Local communities faithfully believe that Lord Rama had spent several months of his exile inside this temple.
The overall architecture resembles that of any common south Indian temple, but the main deity was the most eye-catching of all aspects. Also, there was a gigantic Garuda statue right at the entrance. I had never seen such an idol before. It was amazing. Many religious Carnatic tunes have been composed in gratitude of the shrine’s eternity. From the architecture of temple’s black stone walls, it is likely to be a prehistoric one. Local communities faithfully believe that Lord Rama had spent several months of his exile inside this temple. It also houses smaller shrines of other deities outside the main temple.
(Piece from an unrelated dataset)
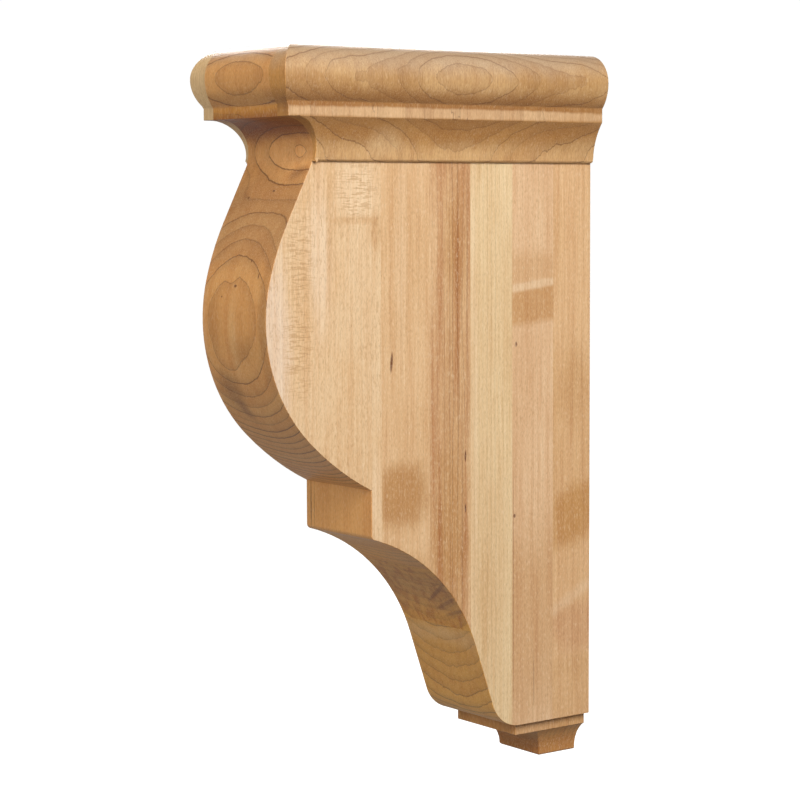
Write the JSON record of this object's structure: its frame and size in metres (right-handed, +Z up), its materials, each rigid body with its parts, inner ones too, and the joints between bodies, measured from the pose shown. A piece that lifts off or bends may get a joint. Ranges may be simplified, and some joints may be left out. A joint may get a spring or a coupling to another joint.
{
  "type": "wooden corbel bracket",
  "caption": "Maple corbel bracket glued up from upright staves, with a bullnose cap, full belly, square step, long hollow and small pendant.",
  "frame": {"origin": "middle of the flat back, which sits against the wall: halfway up, halfway across", "axes": "+Z up along the bracket's height, +Y into the wall, the belly and nose face -Y, +X across the width"},
  "size_m": [0.082, 0.1961, 0.3556],
  "materials": {
    "wall_stave": "warm maple with darker patches, clear satin",
    "second_stave": "pale pinkish maple, clear satin",
    "third_stave": "palest straw maple, clear satin",
    "fourth_stave": "pinkish-brown maple with dark lines, clear satin",
    "fifth_stave": "straw maple, clear satin",
    "front_stave": "flat-sawn maple with fine ray flecks on its sides, clear satin",
    "left_cap_moulding": "cross-cut maple, clear satin",
    "right_cap_moulding": "cross-cut maple, clear satin"
  },
  "bodies": {
    "root": {"wall_stave": "wall_stave", "second_stave": "second_stave", "third_stave": "third_stave", "fourth_stave": "fourth_stave", "fifth_stave": "fifth_stave", "front_stave": "front_stave", "left_cap_moulding": "left_cap_moulding", "right_cap_moulding": "right_cap_moulding"}
  },
  "joints": []
}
It was Arati (main prayer) time. The gorgeously decorated deity was being offered musical prayers in an ethnic style. We waited till it was over. A life changing moment must say. As we were walking out, an old lady politely requested us to stay back for some more time, directing us to take seats on the temple floor near the Garuda statue, as the holy prasadam was about to be served soon.
The freshly served holy food filled our mind, soul and stomach with an everlasting impact.
It made our day special. We were so lucky to have reached the temple during the prasadam distribution time. The freshly served holy food filled our mind, soul and stomach with an everlasting impact.
We also visited the souvenir shops in the temple complex selling wooden dolls, temple deity idols made of ivory wood, packaged snacks, local sweets etc. Enjoying an hour in the temple premises, by quarter past one in the afternoon, we slowly started walking back to the parking ground commencing our return drive.